Theatres, such as the Globe, the Fortune and Blackfriars, produced plays in breakneck time to satisfy the Elizabethan appetite for drama as well as outdo competitors. Since costume-makers had little time to create costumes that suited the setting of every play, actors wore contemporary clothes, which were typically donated by wealthy patrons, for period pieces. For example, in "Julius Caesar," the Roman dictator may have donned a toga while his underlings wore Elizabethan breeches. According to the Elizabethan Era website, working-class audiences embraced the clashing costumes because they were able to see the latest aristocratic fashions on stage.

Class Codes

Due to the Sumptuary Laws, audiences were quick to recognise the status and background of a character by simply looking at his costume. A lavish costume made of silk and velvet immediately conjured a member of the upper class. Theatres also relied on costumes to define a character's function, such as a scholar, a saint, a soldier or a beggar.
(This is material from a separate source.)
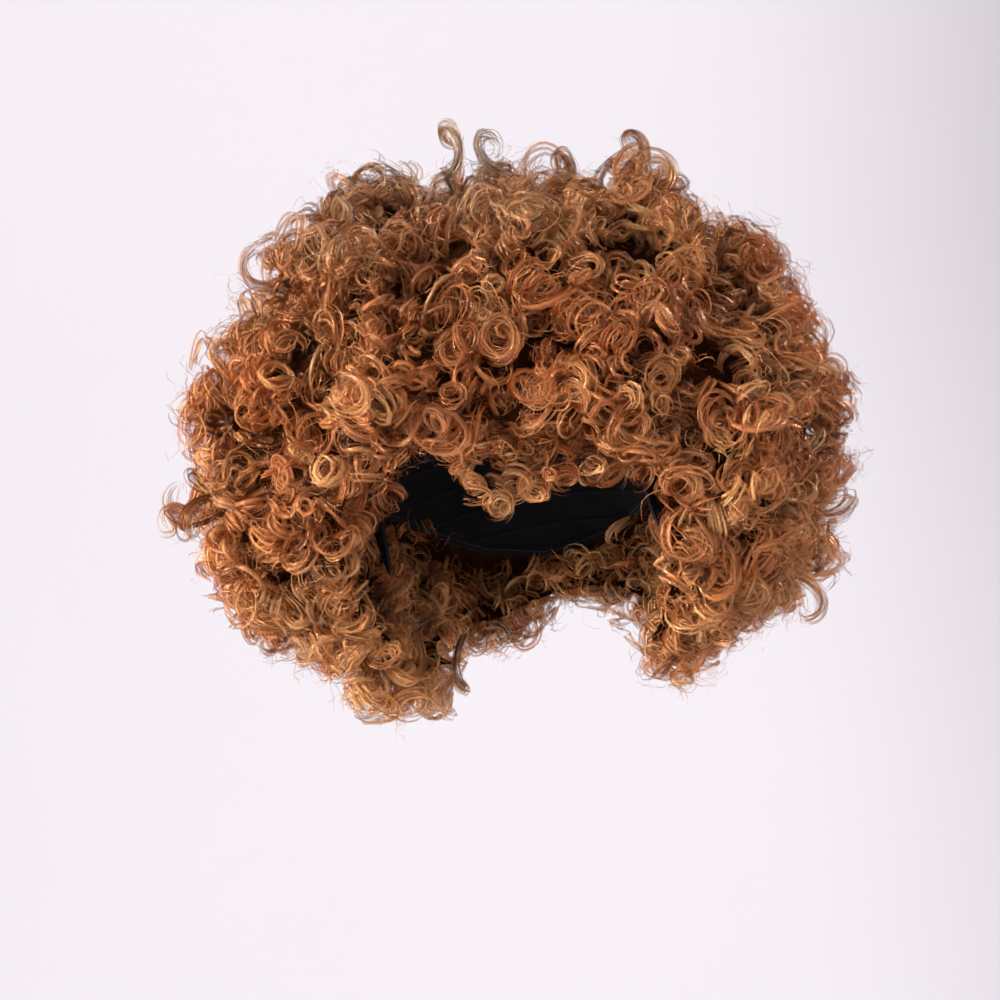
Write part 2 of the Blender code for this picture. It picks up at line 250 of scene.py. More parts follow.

Because Elizabethan stages operated with minimal props and typically one permanent set, costumes were used to indicate place. The entrance of a jailer signified a prison. A hunter on stage indicated the woods.

Colour Signals

The colours and fabrics of costumes revealed a character's status in a play. Sixteenth-century audiences were quick to understand the meaning behind the colours. According to Martin White's "Renaissance Drama in Action: An Introduction to Aspects of Theatre Practice," the predominant colours of the aristocracy were crimson, white, black and gold, complemented with plenty of lace and trimmings. Servants wore blue, a colour achieved via inexpensive dyes made from madder root. Sumptuary Laws permitted all classes to wear green, which signified nature or the renewal of life, and yellow.

Speciality Costumes

Costumes were not only ornate and detailed, but some revealed iconography. Costume-makers painted tongues on fabric to create "Rumour's cloak." They also designed animal costumes, such as the dragon in "Dr. Faustus," and other eccentric garb for special effects. A play's protagonist could wear a costume that was all breech and devoid of body, or vice versa. In addition, actors went to great lengths to create authentic costumes of contemporary figures. For example, actors managed to obtain the Spanish Ambassador Gondomar's suit in order to play the Black Knight.